Peter Wollen's Signs and Meanings in the Cinema (1969) was one of the first studies to reveal the contours of a new discipline. With its considered discussions of filmic theory and practice, it helped to establish the foundations for the study of cinema that has since emerged as a powerful pedagogy. Some 30 years on, Wollen is professor of film studies at the University of California Los Angeles - a position that didn't exist in 1969.
Written just a few years after the celebrations of a century of cinema in 1995, this new book's essays are haunted by the idea of the death of cinema. Wollen rejects the idea that the cinema industry will be absorbed by "digital media". He is more anxious about the trend to develop film as spectacle, something ever closer to a fairground ride, thus losing its artistic and cultural depth. Against this trend, Wollen urges the task of criticism, and particularly the aesthetic criticism that he sees as part and parcel of being a lover of cinema. While making good use of the insights gathered by scholarship, he displays a certain frustration with it: "As I read through copious new accounts of British studios or genres or periods or representations of gender or national identity, I begin to wonder where aesthetics fits into the agenda of research."
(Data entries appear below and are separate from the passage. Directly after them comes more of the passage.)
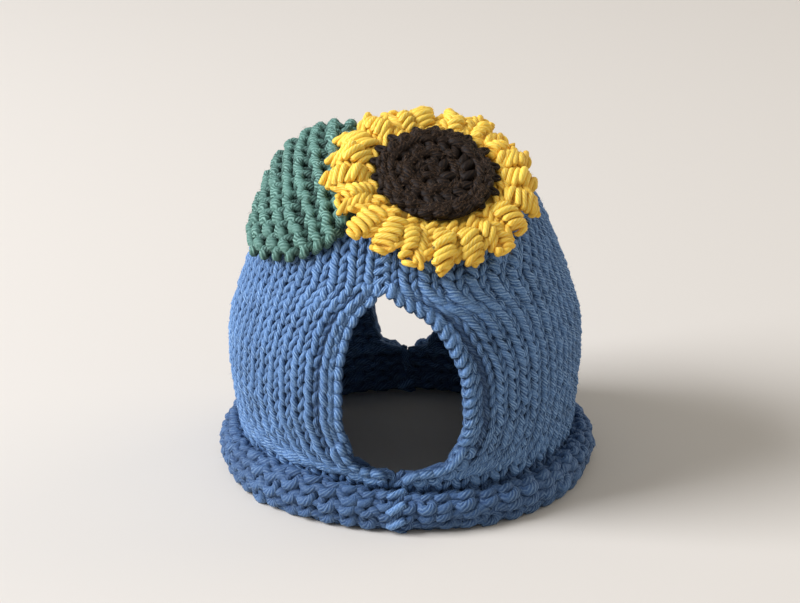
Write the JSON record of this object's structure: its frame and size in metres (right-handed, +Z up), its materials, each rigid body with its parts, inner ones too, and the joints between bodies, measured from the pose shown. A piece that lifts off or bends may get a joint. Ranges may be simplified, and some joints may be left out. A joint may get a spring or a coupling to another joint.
{
  "type": "tea cosy",
  "caption": "Hand-knitted tea cosy with a rolled hem, a spout opening and a handle opening, a garter-stitch leaf and a crocheted sunflower on top.",
  "frame": {"origin": "middle of the hem, on the surface that the cosy stands on", "axes": "+Z up; the spout opening faces -Y and the handle opening faces +Y; +X is to the right seen from the spout side"},
  "size_m": [0.1277, 0.1235, 0.122],
  "materials": {
    "blue_yarn": "stockinette-knitted double knitting yarn",
    "green_yarn": "garter-stitch double knitting yarn",
    "yellow_yarn": "crocheted double knitting yarn",
    "brown_yarn": "crocheted double knitting yarn"
  },
  "bodies": {
    "root": {"left_half": "blue_yarn", "right_half": "blue_yarn", "leaf": "green_yarn", "petal_round": "yellow_yarn", "flower_centre": "brown_yarn"}
  },
  "joints": []
}
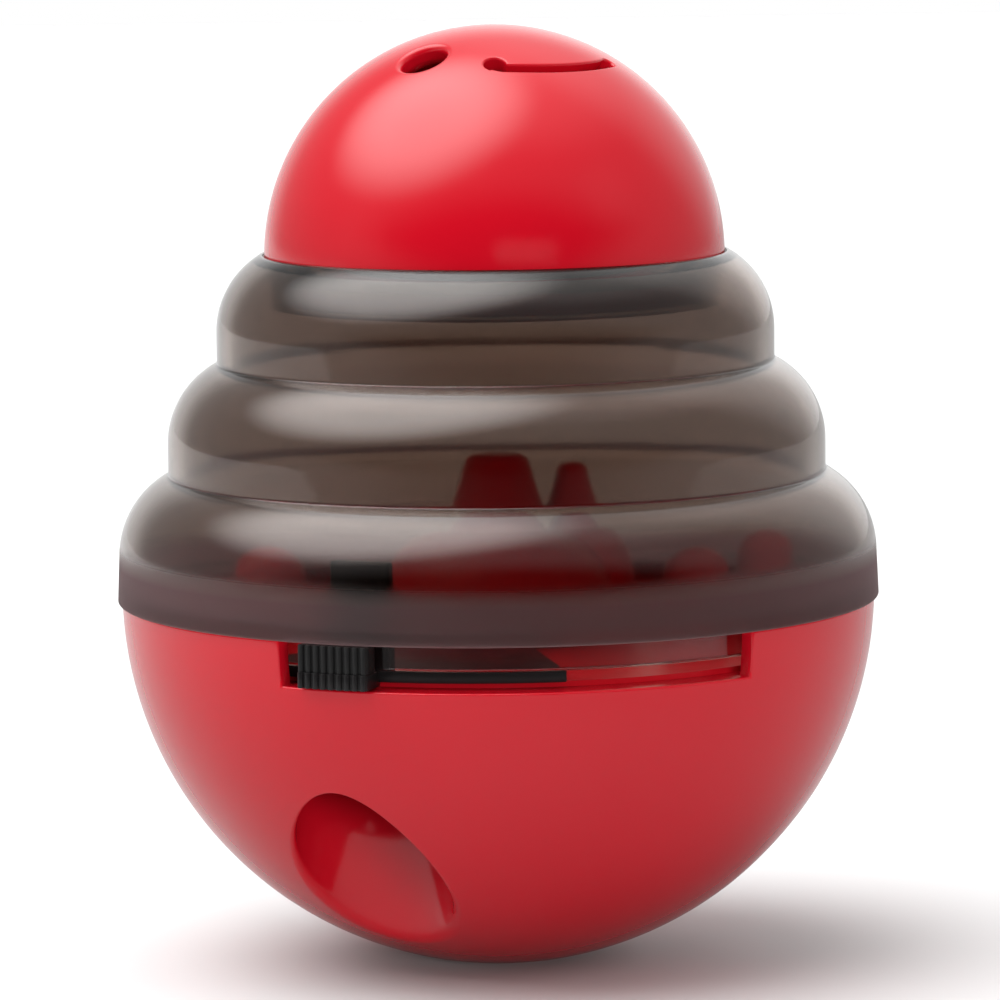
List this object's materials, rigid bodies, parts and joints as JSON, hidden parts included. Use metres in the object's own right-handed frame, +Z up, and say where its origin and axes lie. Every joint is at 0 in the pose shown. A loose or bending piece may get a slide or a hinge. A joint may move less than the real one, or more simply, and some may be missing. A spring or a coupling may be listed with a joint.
{
  "type": "treat dispensing ball",
  "caption": "Weighted round treat tumbler: a bowl with outlet wells, a sliding gate with a ribbed grip, a stepped smoke shell and a screw-on dome.",
  "frame": {"origin": "middle of the small flat on the bowl's underside that the ball stands on", "axes": "+Z up along the axis of turning, -Y towards the slider's window, +X to the right seen from the window"},
  "size_m": [0.1098, 0.1098, 0.1349],
  "materials": {
    "red_plastic": "satin gloss moulded",
    "smoke_plastic": "clear smoke tint, frosted at the skirt",
    "black_plastic": "fine matt",
    "pad_rubber": "matt, ribbed",
    "seal_rubber": "matt silicone",
    "weight_steel": "plain turned",
    "screw_steel": "zinc plated"
  },
  "bodies": {
    "base": {"bowl": "red_plastic", "counterweight": "weight_steel", "weight_screw": "screw_steel", "chute_dish": "red_plastic", "dish_screws": "screw_steel", "deck": "red_plastic", "deck_screws": "screw_steel", "hub": "red_plastic", "hub_screw": "screw_steel"},
    "gate": {"gate_plate": "black_plastic", "thumb_pad": "pad_rubber"},
    "shell": {"shell": "smoke_plastic"},
    "cap_seal": {"dome_seal": "seal_rubber"},
    "dome": {"dome": "red_plastic"}
  },
  "joints": [
    {"name": "gate_turn", "type": "hinge", "parent": "base", "child": "gate", "pos_m": [0, 0, 0.0477], "axis": [0, 0, 1], "range_deg": [-2.5, 58]},
    {"name": "shell_lift", "type": "slide", "parent": "base", "child": "shell", "axis": [0, 0, 1], "range_m": [0, 0.04]},
    {"name": "dome_lift", "type": "slide", "parent": "shell", "child": "cap_seal", "axis": [0, 0, 1], "range_m": [0, 0.0081]},
    {"name": "dome_turn", "type": "hinge", "parent": "cap_seal", "child": "dome", "pos_m": [0, 0, 0.0997], "axis": [0, 0, 1], "range_deg": [0, 240]}
  ],
  "couplings": [
    {"joint": "dome_lift", "follows": "dome_turn", "m_per_rad": 0.0019099}
  ]
}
"Copious" is polite but devastating here. Against the categories of purely empirical (or even politically correct) archival research, Wollen insists that the key question for film criticism must remain the aesthetic one, the canonical one: "What are the films that really count, the films we wouldn't mind seeing again and again?" Consequently, the book attends to the necessary dynamics of canon formation.
Wollen points out, for instance, the difficulty that Renoir's La Règle du Jeu had in gaining admission to the canon; how Truffaut's auteur theory "served as a polemical instrument for revising [it]"; or emphasises how Godard's tribute to Monogram Pictures in the opening credits to Breathless "was part and parcel of a coherent and considered re-evaluation of classic American cinema". Against the usual indifference, he argues the case for Viking Eggeling, whose film Diagonal Symphony surely deserves "a secure place in the history of film"; and reframes the author William Burroughs as essentially "a multimedia artist, whose obsessions and fascinations ranged across the whole field of the audio-visual". Most tellingly, he makes a case against the usual categorisation (and denigration) of British cinema as essentially realistic, focusing instead on the elements of fantasy and emotional excess in films such as The Third Man and Waterloo Road.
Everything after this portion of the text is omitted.